Ordered that the order is modified, on the law, by deleting the provision thereof granting those branches of the motion of the defendant La Peninsula Community Organization, Inc., which were pursuant to CPLR 3211 (a) (7) to dismiss the causes of action alleging employment discrimination based on disparate treatment in violation of the New York State Human Rights Law and the New York City Human Rights Law, and based on a hostile work environment in violation of the New York City Human Rights Law, and the cause of action alleging aiding and abetting employment discrimination, and substituting therefor a provision denying those branches of the motion; as so modified, the order is affirmed, without costs or disbursements.

The plaintiff, who is from Nigeria, commenced this action against the defendant La Peninsula Community Organization, Inc. (hereinafter La Peninsula), and its executive director, the defendant Renee Sutton, inter alia, to recover damages for employment discrimination on the basis of national origin in violation of the New York State Human Rights Law (Executive Law § 290 et seq. [hereinafter NYSHRL]) and the New York City Human Rights Law (Administrative Code of City of NY § 8-107 [hereinafter NYCHRL]). The complaint alleged discrimination based on disparate treatment and a hostile work environment, and further alleged that Sutton aided and abetted La Peninsula's discrimination. La Peninsula moved pursuant to CPLR 3211 (a) (7) to dismiss the complaint. In an order dated October 7, 2019, the Supreme Court granted the motion. The plaintiff appeals.

" 'When a party moves to dismiss a complaint pursuant to CPLR 3211 (a) (7), the standard is whether the pleading states a cause of action, not whether the proponent of the pleading has a cause of action. In considering such a motion, the court must accept the facts as alleged in the complaint as true, accord plaintiff[ ] the benefit of every possible favorable inference, and determine [*2]only whether the facts as alleged fit within any cognizable legal theory' " (Polite v Marquis Marriot Hotel, 195 AD3d 965, 966-967 [2021], quoting Sokol v Leader, 74 AD3d 1180, 1180-1181 [2010]; see Leon v Martinez, 84 NY2d 83, 87-88 [1994]). "A motion to dismiss merely addresses the adequacy of the pleading, and does not reach the substantive merits of a party's cause of action. 'Therefore, whether the pleading will later survive a motion for summary judgment, or whether the party will ultimately prevail on the claims, is not relevant on a pre-discovery motion to dismiss' " (Kaplan v New York City Dept. of Health & Mental Hygiene, 142 AD3d 1050, 1051 [2016], quoting Lieberman v Green, 139 AD3d 815, 816 [2016]; see Twinkle Play Corp. v Alimar Props., Ltd., 186 AD3d 1447, 1448 [2020]).

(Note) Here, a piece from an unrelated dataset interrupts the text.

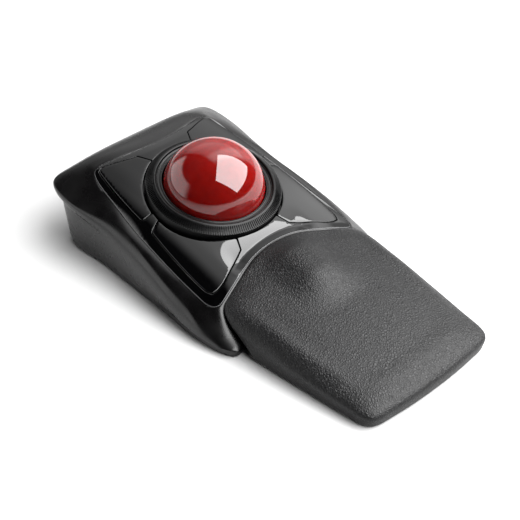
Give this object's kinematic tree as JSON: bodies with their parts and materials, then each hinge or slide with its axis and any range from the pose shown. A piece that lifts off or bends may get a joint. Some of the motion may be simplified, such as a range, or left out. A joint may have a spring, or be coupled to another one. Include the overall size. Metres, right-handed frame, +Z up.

Here, the Supreme Court should have denied those branches of La Peninsula's motion which were pursuant to CPLR 3211 (a) (7) to dismiss the causes of action alleging employment discrimination on the basis of national origin in violation of the NYSHRL and the NYCHRL based on disparate treatment (see Executive Law § 296 [1] [a]; Administrative Code § 8-107 [1] [a]; Golston-Green v City of New York, 184 AD3d 24, 34 [2020]). Accepting the facts as alleged in the complaint as true, and according the plaintiff the benefit of every possible favorable inference (see Nonnon v City of New York, 9 NY3d 825, 827 [2007]; Leon v Martinez, 84 NY2d at 87-88), the complaint sufficiently alleged that an adverse employment action occurred under circumstances giving rise to an inference of discrimination based on the plaintiff's national origin (see Forrest v Jewish Guild for the Blind, 3 NY3d 295, 305 [2004]; see also Diaz v Minhas Constr. Corp., LLC, 188 AD3d 812, 814 [2020]; cf. Morales v Triborough Podiatry, P.C., 184 AD3d 754, 755 [2020]; Torres v Louzoun Enters., Inc., 105 AD3d 945, 945 [2013]).

Moreover, the plaintiff alleged facts sufficient to state a cause of action against his supervisor, Sutton, pursuant to Executive Law § 296 (6) and Administrative Code § 8-107 (6), which impose liability upon individuals who aid and abet an employer that commits employment discrimination (see Mitchell v TAM Equities, Inc., 27 AD3d 703, 707 [2006]; see also Ananiadis v Mediterranean Gyros Prods., Inc., 151 AD3d 915, 917 [2017]). Accordingly, the Supreme Court should have denied that branch of La Peninsula's motion which was to dismiss that cause of action.

The Supreme Court also should have denied that branch of La Peninsula's motion which was to dismiss the cause of action alleging employment discrimination on the basis of national origin in violation of the NYCHRL based on a hostile work environment. The plaintiff sufficiently alleged that he "was treated 'less well than other employees' because of the relevant characteristic" (Bilitch v New York City Health & Hosps. Corp., 194 AD3d 999, 1003 [2021], quoting Reichman v City of New York, 179 AD3d 1115, 1118 [2020]; see Golston-Green v City of New York, 184 AD3d at 42; see also Kassapian v City of New York, 155 AD3d 851, 853 [2017]).

However, the plaintiff failed to state a cause of action to recover damages for employment discrimination in violation of the NYSHRL based on a hostile work environment. The allegations in the complaint "fell short of alleging that the workplace was permeated with discriminatory intimidation, ridicule, and insult . . . that [was] sufficiently severe or pervasive to alter the conditions of . . . employment and create an abusive working environment" (Pall v Roosevelt Union Free Sch. Dist., 144 AD3d 1004, 1005 [2016] [internal quotation marks omitted]; see Reilly v First Niagara Bank, N.A., 173 AD3d 1082, 1082 [2019]; see also Golston-Green v City of New York, 184 AD3d at 41 n 3). Accordingly, the Supreme Court properly granted that branch of La Peninsula's motion which was pursuant to CPLR 3211 (a) (7) to dismiss that cause of action.

The plaintiff's remaining contentions are without merit. Dillon, J.P., Duffy, Brathwaite Nelson and Christopher, JJ., concur.